When Should You Build Versus Buy?

The choice between commercial APIs and self-hosted open-source models depends on your accuracy requirements, budget, and engineering capacity. Managed services like AssemblyAI and Deepgram handle scaling, updates, and support, but you pay per audio-hour and have less control over the model. Self-hosting Pyannote gives you full control and lower per-hour costs, but you own the GPU infrastructure, monitoring, and ongoing maintenance.

There's also a critical distinction between diarization and speaker recognition. Diarization has no enrollment and no names; it answers "how many distinct voices, and which segments belong together?" Speaker recognition, by contrast, matches a voice to a known, enrolled person and answers "is this Alice?" Many products chain them together: diarize first to find the speakers, then recognize to put names on the anonymous labels.

One often-overlooked optimization is the channel approach. If each speaker is already recorded on a separate audio channel, such as in a call center where the agent and customer are on different legs, you don't need diarization at all. Simply transcribe each channel and label it by channel. Diarization only earns its cost when multiple people share one mixed track, which is the case in meetings, interviews, podcasts, and courtroom audio.

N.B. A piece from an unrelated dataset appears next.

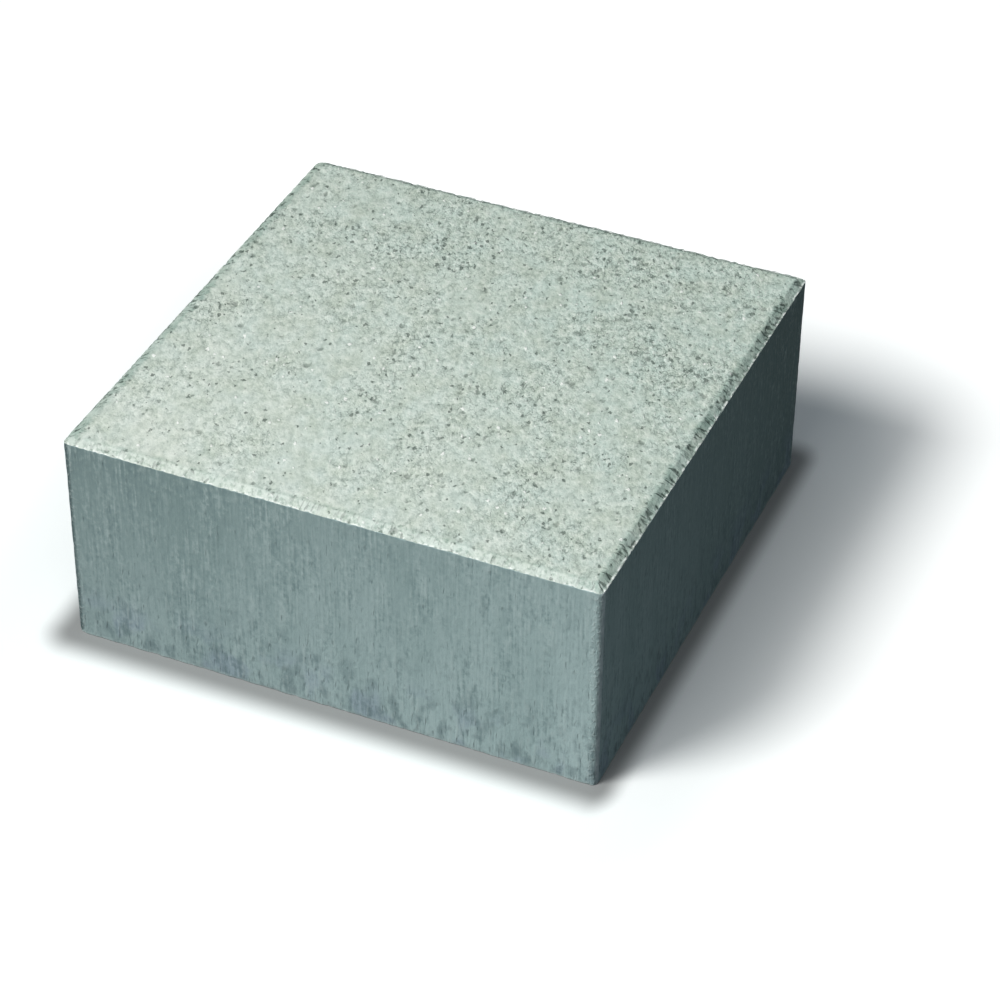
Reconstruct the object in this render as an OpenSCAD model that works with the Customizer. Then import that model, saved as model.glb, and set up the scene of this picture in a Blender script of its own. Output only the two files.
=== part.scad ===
// Concrete step block: one dry-cast block that makes one step of a garden stair.
// It stands on its bed, with the tread on top, and the origin is the centre of the bed.
// +X runs along the step, +Y from its front to its back, and +Z is up. Sizes are in millimetres.

/* [Block] */
// Length of the step, along its front edge
step_length = 350; // [200:10:800]
// Depth of the tread, from the front face to the back face
tread_depth = 350; // [200:10:600]
// Rise of the step, from the bed up to the tread
step_rise = 150; // [80:5:220]

/* [Edges] */
// Width of the chamfer round the tread, measured in from each side face
chamfer_width = 6; // [2:0.5:12]
// Drop of the chamfer, measured down from the tread
chamfer_drop = 3; // [1:0.5:8]
// Radius that the mould gives to the four upright corners
corner_radius = 4; // [2:0.5:15]

/* [Colour] */
// Pale grey-green of the cured concrete
concrete_colour = "#B4C0B8"; // [#B4C0B8:Grey-green, #A9A9A5:Grey, #C9BFA8:Buff]

/* [Hidden] */
// Height at which the side faces end and the chamfer starts
shoulder = step_rise - chamfer_drop;
// Centres of the corner arcs in plan, counted from the middle of the block
arc_x = step_length / 2 - corner_radius;
arc_y = tread_depth / 2 - corner_radius;
// A corner's chamfer is part of a cone. It ends at the tread, or at its own tip where the chamfer is
// wider than the corner's radius: there the straight chamfers meet in a short mitre above it.
cone_top_radius = max(0, corner_radius - chamfer_width);
cone_height = chamfer_drop * min(1, corner_radius / chamfer_width);
// Length by which a cutting shape runs past the face that it cuts
overrun = 1;

$fn = 96;

// Puts a copy of what follows at each of the four corner arcs
module at_corners() {
    for (side_x = [-1, 1], side_y = [-1, 1])
        translate([side_x * arc_x, side_y * arc_y, 0]) children();
}

// Section of the block across one pair of sides, with a chamfer at each top edge
module chamfered_section(width) {
    half = width / 2;
    polygon([
        [-half, 0],
        [half, 0],
        [half, shoulder],
        [half - chamfer_width, step_rise],
        [chamfer_width - half, step_rise],
        [-half, shoulder],
    ]);
}

// Bar with that section, centred on the origin, and as long as the block or a little longer
module chamfered_bar(width, length) {
    rotate([90, 0, 0])
        translate([0, 0, -length / 2])
            linear_extrude(length) chamfered_section(width);
}

// Block with sharp upright corners: two crossed bars share it, so the four chamfers meet in mitres
module mitred_block() {
    intersection() {
        chamfered_bar(step_length, tread_depth + 2 * overrun);
        rotate([0, 0, 90]) chamfered_bar(tread_depth, step_length + 2 * overrun);
    }
}

// Square prism round one upright corner, from the bed to above the tread
module corner_waste() {
    side = corner_radius + overrun;
    for (side_x = [-1, 1], side_y = [-1, 1])
        translate([side_x * (arc_x + side / 2), side_y * (arc_y + side / 2), step_rise / 2])
            cube([side, side, step_rise + 2 * overrun], center = true);
}

// Upright corner of the mould: a round post, chamfered at its top with the slope of the sides
module corner_post() {
    cylinder(r = corner_radius, h = shoulder);
    translate([0, 0, shoulder])
        cylinder(r1 = corner_radius, r2 = cone_top_radius, h = cone_height);
}

// The whole block is one casting
module step_block() {
    color(concrete_colour)
        union() {
            difference() {
                mitred_block();
                corner_waste();
            }
            at_corners() corner_post();
        }
}

step_block();
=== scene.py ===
# %% [markdown]
# # A concrete step block
#
# The block is one dry-cast casting. A stiff, barely damp mix is shaken into a steel mould that stands on a
# flat pallet, and a tamper head presses its top. Then the mould is drawn straight up off the fresh block.
# That gives three kinds of surface: a sandy tread pressed by the tamper, sides that are streaked from top
# to bottom by the mould, and a flat bed printed by the pallet.
#
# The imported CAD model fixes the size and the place. It is loaded first, and the rest is worked out from it.

# %% Load the frame
import math

import bpy
import numpy as np
from mathutils import Matrix, Vector, kdtree, noise


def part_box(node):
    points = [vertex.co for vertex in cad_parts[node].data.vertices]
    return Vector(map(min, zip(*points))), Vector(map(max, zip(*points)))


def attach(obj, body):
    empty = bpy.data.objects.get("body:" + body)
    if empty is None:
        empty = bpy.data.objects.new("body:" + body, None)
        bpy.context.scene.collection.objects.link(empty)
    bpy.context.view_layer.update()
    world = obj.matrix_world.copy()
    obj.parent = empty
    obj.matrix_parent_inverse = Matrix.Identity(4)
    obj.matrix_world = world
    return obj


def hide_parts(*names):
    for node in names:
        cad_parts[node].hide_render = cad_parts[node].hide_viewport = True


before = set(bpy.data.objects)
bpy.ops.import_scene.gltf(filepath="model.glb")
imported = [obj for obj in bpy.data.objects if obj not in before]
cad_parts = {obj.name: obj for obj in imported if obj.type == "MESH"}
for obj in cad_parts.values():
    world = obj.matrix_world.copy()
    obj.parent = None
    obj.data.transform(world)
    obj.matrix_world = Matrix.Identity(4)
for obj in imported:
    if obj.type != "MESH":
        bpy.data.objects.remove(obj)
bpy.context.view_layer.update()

print("the frame holds", sorted(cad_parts))

# %% [markdown]
# The sizes of the edges are read off the CAD mesh and not typed again, so that the skin follows it. The
# tread is every corner point at full height, and the right-hand side face is every point furthest along X.
# What lies between them is the chamfer, and what the side face lacks at its ends is the corner radius.
# Lengths in this file are in metres, as Blender's are, and MM turns a length in millimetres into one.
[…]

How to Choose a Diarization Solution for Your Use Case

  • Assess Your Audio Type: If speakers are already on separate channels, skip diarization entirely. If multiple speakers share one track, diarization is essential.
  • Benchmark on Real Data: Test vendors on your actual audio, not their marketing benchmarks. Ask each vendor how they measured their DER score and under what conditions.
  • Calculate True Cost: For self-hosted Pyannote, factor in GPU rental, engineering time, and operational overhead, not just the per-hour compute cost.
  • Evaluate Overlap Handling: If your audio contains frequent speaker overlap, prioritize end-to-end neural models over modular pipelines.
  • Plan for Scaling: Managed APIs scale automatically; self-hosted models require you to provision additional GPU capacity as volume grows.

The diarization market is maturing, but accuracy claims remain opaque. The field has moved toward end-to-end neural approaches because they handle the messy parts of real audio, such as overlap, short turns, and an unknown number of speakers, better than older modular pipelines. However, every vendor is some version of these two designs, and the trade-off is always the same: modular pipelines are transparent and tunable, while end-to-end models are stronger on overlap and real time but harder to debug when they fail.